Back home in Boston, he tried to find someone to teach him to drive a stick shift, but he couldn’t find someone who had a car they were willing to let a learner try out.
”Most people have automatics,” he said. “And of the people who have a stick shift car, a lot of times they’re driving a car that they don’t really want a beginner learning on.”
Frustaci, who had a background in marketing for startups, realized if he was having such a hard time, maybe others were too.
He advertised on Craigslist seeking people with stick shift cars willing to be teachers. Soon the phone started ringing.
“I went, ‘Hey, this could actually be a business,’” he said.
Frustaci said he has four categories of customers:
--People who want to work as valets or car mechanics or in auto sales who will occasionally need to move a stick shift car.
--People who want to drive in another part of a world where manual transmission cars are far more common.
--People who want to get a car — a vintage sports car or a old-school Jeep — that typically features a manual transmission.
--People who live in a household where someone else has a stick shift car that they don’t know how to drive.
“We get a lot of married couples calling, saying, ‘Hey could you teach my spouse, because if I try to teach them, we’re probably going to end up getting divorced,’” Frustaci said.
“It was just a skill I wanted to pick up,” said Michael Yocum, a 25-year-old Minneapolis resident. Being unable to drive a manual transmission, “I always felt my skill set was lacking.”
After taking a lesson earlier this year, he decided he needed to drive a stick shift all the time. So he bought a 1992 Mazda Miata roadster.
“It makes driving way more enjoyable,” he said. “Everyone thinks it’s super cool.”
Frustaci said driving a stick shift is similar to listening to vinyl records, an “anachronistic hobby” that some younger people are drawn to because it’s cool.
Lessons with the Stick Shift Driving Academy last two, three or four hours, depending on which package you buy. The cost ranges from $250 to $300, and the instructors get about half of that.
The instructors do it because it’s a way to make a little extra money with their manual transmission car.
But typically, instructors also really like driving a stick shift and want to share that driving experience with others.
“This is probably one of my most fun gigs,” said Anjhain Black, a 34-year-old St. Paul resident who estimates she’s taught about 40 people over the past three years as an instructor with the Stick Shift Driving Academy.

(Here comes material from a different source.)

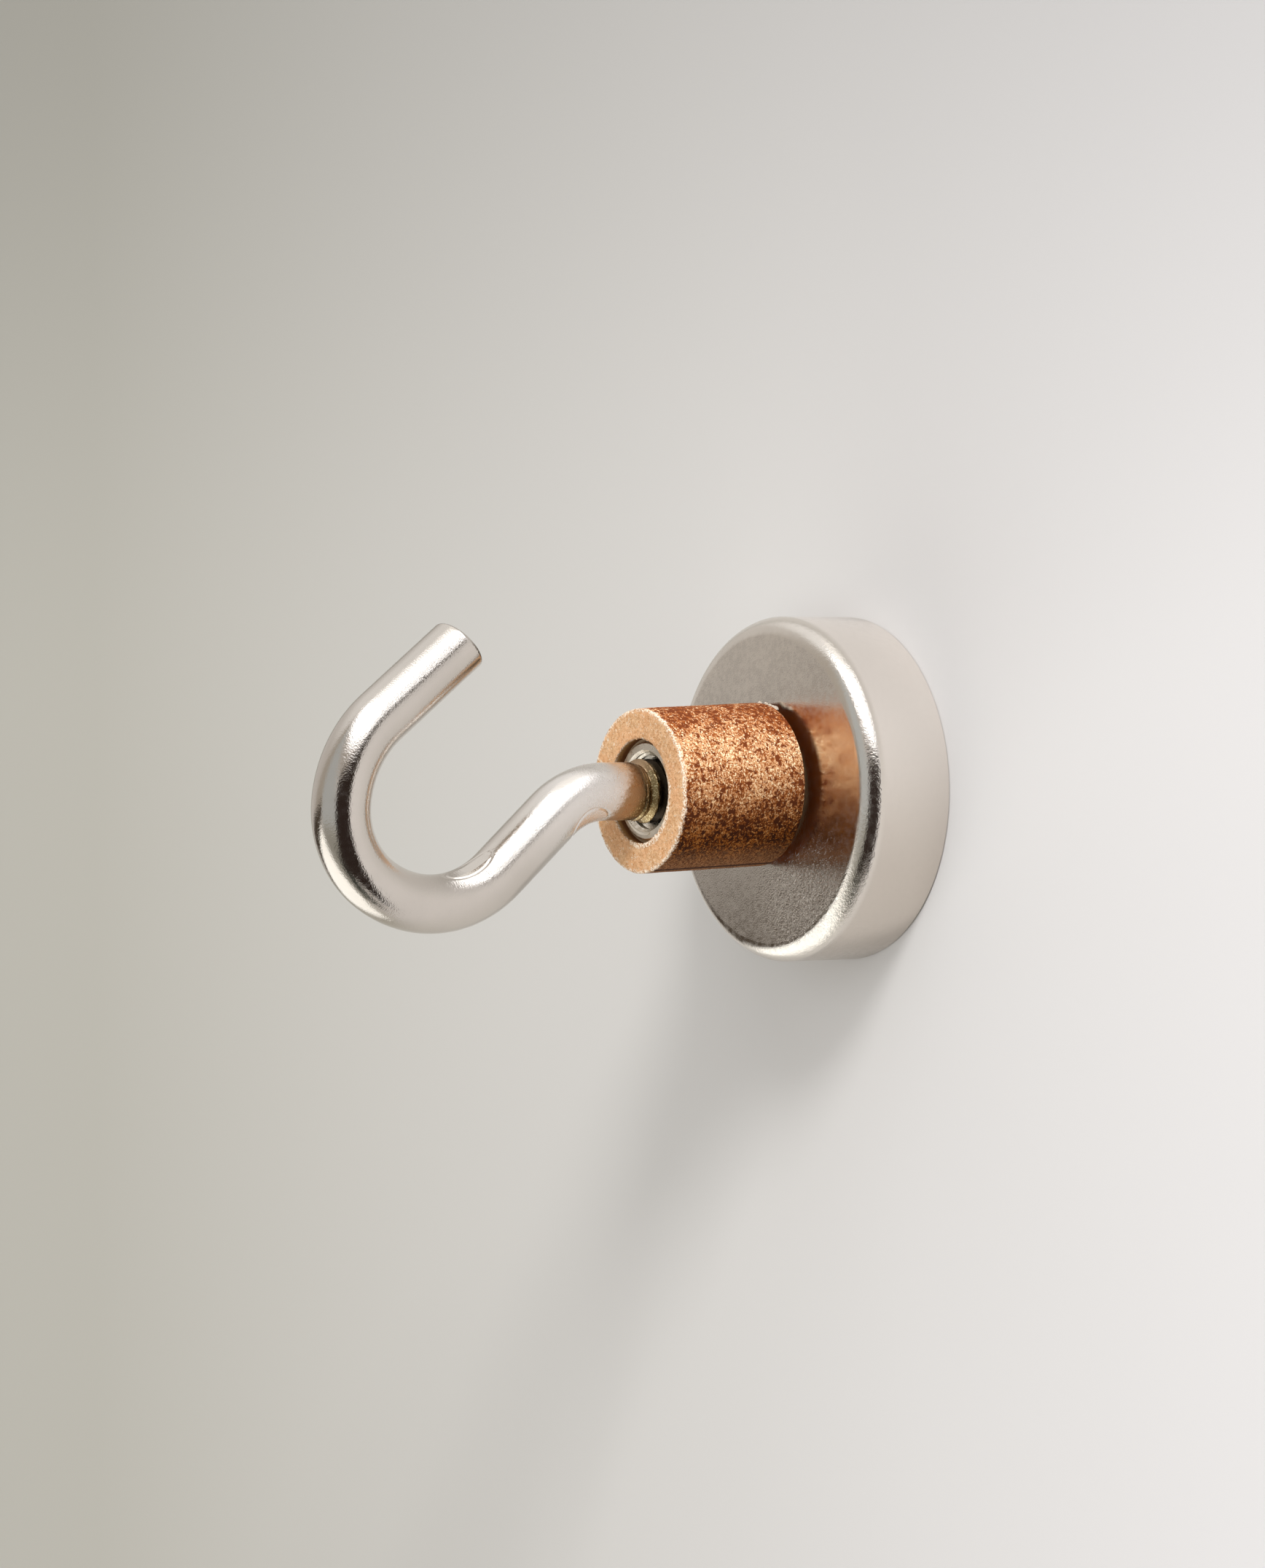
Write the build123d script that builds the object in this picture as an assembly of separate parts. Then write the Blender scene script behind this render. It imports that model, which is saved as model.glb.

Her car is a 2016 Subaru Forester with six forward gears that she calls Susie the Subie.
“It makes me feel like a race car driver. That’s why I like it,” she said.
She said most of her students are men. They sometimes do a double take when they learn their instructor is a 5-foot-3 Navy veteran.
“They want to be cool. They want to do it for a job. Or they want a new life skill,” she said of her students. “There may be an apocalypse and you might need to steal a car someday and it’s a stick.”
“I’m the kind of person who makes driving a manual too much of my personality,” said Rob Riehm, a 44-year-old St. Paul resident and stick shift driving instructor.
Riehm estimates he’s owned about 15 vehicles, and all but one had a manual transmission.
His latest is the Subaru WRX that I took a lesson on.
Driving a stick shift is more work, requiring both hands and feet to work together when you’re changing gears.
But stick shift fans say it’s a more engaging way to drive.
“You’re using your ears and the seat of your pants,” said Riley Rosell, a 28-year-old Lake Elmo resident who bought a stick shift Mitsubishi Eclipse after taking a lesson with the Stick Shift Driving Academy.
Riehm taught me in a cemetery because the Stick Shift Driving Academy asks instructors to do their teaching in paved offroad locations like a community college campus or a fairgrounds.
Instructors also have to get a vehicle safety inspection and driving record check.
Riehm started the lesson by explaining how a clutch works (“Imagine two pieces of sandpaper...”).
The curriculum suggested by the Stick Shift Driving Academy includes topics like hill starts, how to recover from stalls and avoiding bad habits like riding the clutch.
In truth, I’ve had prior experience with a stick shift. I’ve owned a Mazda Miata and drove a manual transmission Honda Accord on the hills of San Francisco.
A friend and I once buzzed across France and into Germany in a tiny rental Renault with a standard transmission ala Albert Finney and Audrey Hepburn in “Two for the Road.”
That was many years ago, but when I drove Riehm’s Subaru, the muscle memory came back.
I didn’t stall once. You might call it a clutch performance.